Monday, May 30, 2011

Least and most successful beverage shops



Rachel owns a shop that sells banana juice sometimes and, despite the careful list of prices for products, not much else all other times. I have never seen listed prices in any other shop, though everyone seems to pay the same prices. She is a very optimistic shop owner, always smiling, and eagerly putting her three empty tea thermoses next to her for the photo I took of her standing in front of her empty shelves. Like a few of the other shop keepers in the area, she is not quite sure what her revenue or profits are - they are close to nothing, but not quite close enough to nothing to make closing the shop worthwhile, she says. Like other shop keepers, she does not distinguish between the money she pays to buy food she sells, and the money she pays to buy food for herself. Both foods include bananas and sorghum she grows in her field, in addition to extra bananas, amandazies and chapattis she buys to sell in her shop. Sometimes. There were none the day I came in.
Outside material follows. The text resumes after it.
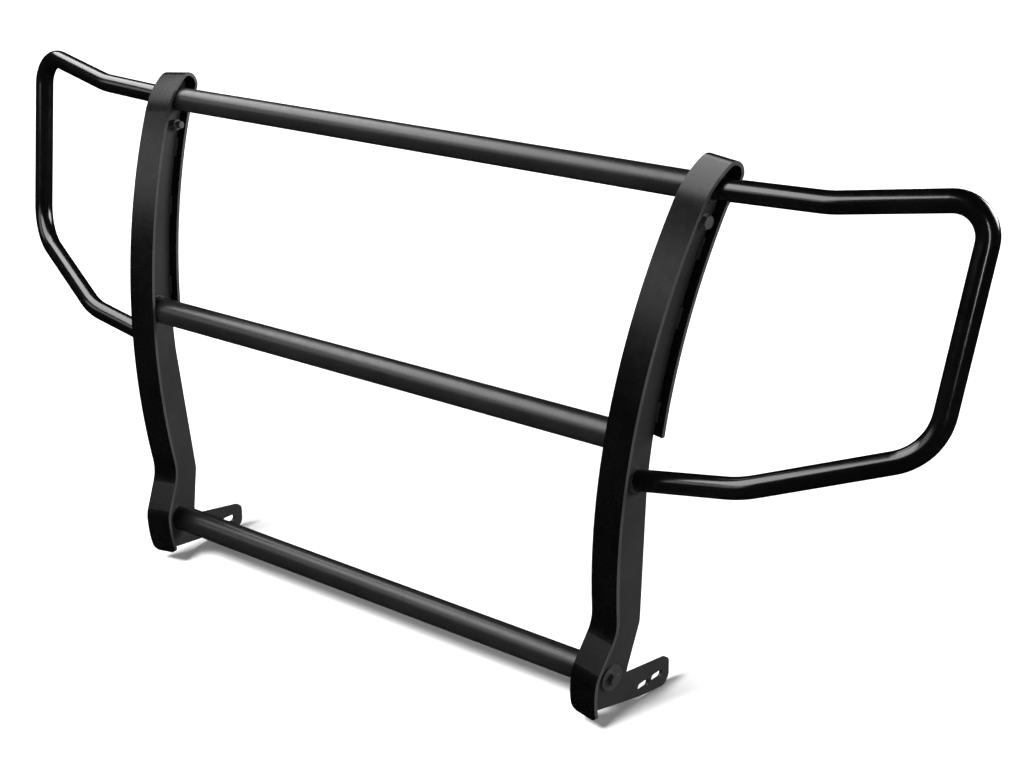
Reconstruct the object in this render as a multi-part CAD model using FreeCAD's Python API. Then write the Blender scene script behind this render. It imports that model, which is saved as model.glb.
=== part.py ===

Stapled to her wall is the tax receipt - the same receipt I see in all of the shops, indicating the payment of a flat 4,000 francs a month tax. A potential logic of a flat tax becomes clear when shop keepers tell me they are not quite sure what their revenue and profits are. Or, maybe, if there is a flat tax than shop keepers don't bother to figure out their precise revenue and profits.

Rachel hopes to get a loan for 200,000 francs ($336) and says she has the collateral for this - though not all the paperwork yet. She will buy sugar and rice to sell to customers for this money, which can't cover much else.

I will definitely check out her bannana juice later on. If only because she is so happy, cheery and positive-thinking. Well, only because she is happy, cheery and positive thinking. Bannana juice is sort of icky.

On the other end of the spectrum is the fancy boutique milk shop. "Our revenue" the shop keeper told after I asked her, through a translator,"is 12,000-13,000 francs a day." This seemed high. "It's 20,000 francs a day," the owner told me. That seemed way to high. But then I looked around. There were ten customers drinking relatively pricey milk - it cost 50 francs more than any other shop. "Why is the milk so expensive? 250 francs is a lot," one customer said, complaining - something I was sort of relieved to hear, as I was never quite sure if I was being charged more than other people. The customers were all sipping on milk or fanta or coca-cola, and munching on amandazis or chapatties. The small little child who was screaming in horror at my white complexion was being calmed with donuts and bread. All in all, this shop was clearly making ten times the revenue of every other shop I had visited. "When and why did you decide to get all the candy to sell?" I asked. This shop had the best rural candy. Even something that tasted vaguely like chocolate. "It's not such a high expense" I was told, "So we decided to buy it to sell."

While I was in the shop, the electricity flickered for a moment from over-use. The shop owner turned to the shop keeper and mumbled that their second refrigerator took up so much electricity compared to the first. In it was a freezer - a freezer! And in the freezer were cold beers. Just like in Kigali. I was impressed.

I don't know why this place makes so much more money and is so much more popular. Greater initial investment in the business? Location? Cold beer? She, to, has her 4,000 francs tax receipt stapled to her shelves.

The shop-keeper is her niece, adopted as an adult when the aunt discovered that she was still alive and living in horrible conditions with a family that had found her abandoned as a small child after the genocide. The girl, who is nineteen years old, never went to school, because she needed to take care of the small children of her adopted family and fetch water all-day. She is now much happier, has clothes and food security, though is not making an income - she works in the boutique shop as part of a sort of family business, and seems to get everything she needs from her newly adopted mother/aunt.

I asked a translator if she had ever learned how to read or write. "She tries" I was told.